Filed Pursuant to Rule 424(b)(3) and (c)
                                                           File Number 333-45788

                   PROSPECTUS SUPPLEMENT DATED AUGUST 22, 2001
                        Prospectus Dated October 5, 2000


                               CISCO SYSTEMS, INC.

                                  COMMON STOCK

         This Prospectus Supplement supplements the Prospectus dated October 5,
2000 (the "Prospectus Supplement") of Cisco Systems, Inc. (the "Company")
relating to the public offering, which is not being underwritten, and sale by
certain shareholders of the Company or by pledgees, donees, transferees or other
successors in interest that receive such shares as a gift, partnership
distribution or other non-sale related transfer (the "Selling Shareholders") of
18,340 shares of Common Stock, par value of $0.001 per share, of the Company
(the "Common Stock") who received such shares in connection with the acquisition
by statutory merger of IPMobile, Inc. ("IPMobilel"), by and through a merger of
IPMobile with and into the Company.

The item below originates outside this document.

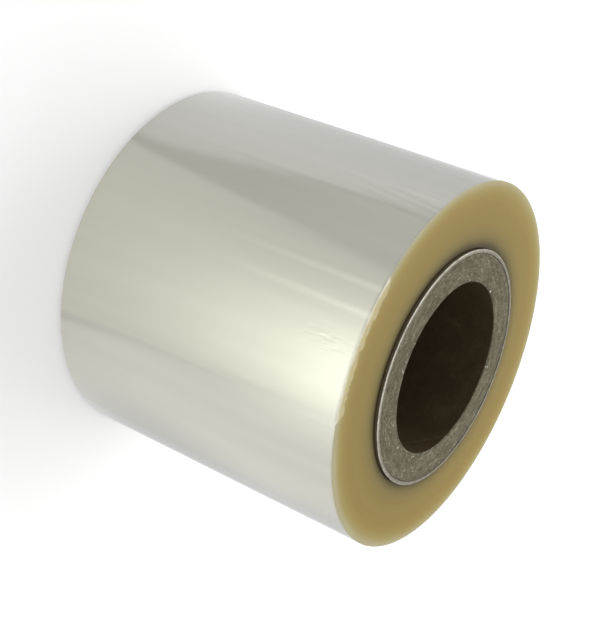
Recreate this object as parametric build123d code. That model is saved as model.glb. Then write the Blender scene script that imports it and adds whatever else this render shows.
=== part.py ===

This Prospectus Supplement should be read in
conjunction with the Prospectus, and this Prospectus Supplement is qualified by
reference to the Prospectus except to the extent that the information herein
contained supersedes the information contained in the Prospectus. Capitalized
terms used in this Prospectus Summary and not otherwise defined herein have the
meanings specified in the Prospectus.

                              SELLING SHAREHOLDERS

         The table of Selling Shareholders (the "Selling Shareholders") is
hereby amended to include a footnote to further identify a distributee of a
selling shareholder not specifically identified in the Prospectus as Selling
Shareholders (the "Footnote"). The shareholder identified in the Footnote below
may receive shares of Common Stock through partnership distributions. The table
of Selling Shareholders in the Prospectus is hereby amended to include the
shareholder identified in the table below, including those listed in the
Footnote, as a Selling Shareholder:


                                                                                                    Number of
                                                           Number of Shares    Percent of        Registered for
                                                           Beneficially        Outstanding            Sale
Name of Selling Shareholder                                Owned                 Shares             Hereby(1)
---------------------------                                -----                 ------             ---------

Sevin Rosen Fund VI L.P.(2)                                1,384,218                *                1,384,218

* less than one percent


         (1) This Registration Statement shall also cover any additional shares
of Common Stock which become issuable in connection with the shares registered
for sale hereby by reason of any stock dividend, stock split, recapitalization
or other similar transaction effected without the receipt of consideration which
results in an increase in the number of the Selling Shareholders' outstanding
shares of Common Stock.

         (2) Subsequent to the date of this Prospectus Supplement, 18,340 of the
shares held by Sevin Rosen Fund VI L.P. may be distributed to Rolf Stadheim.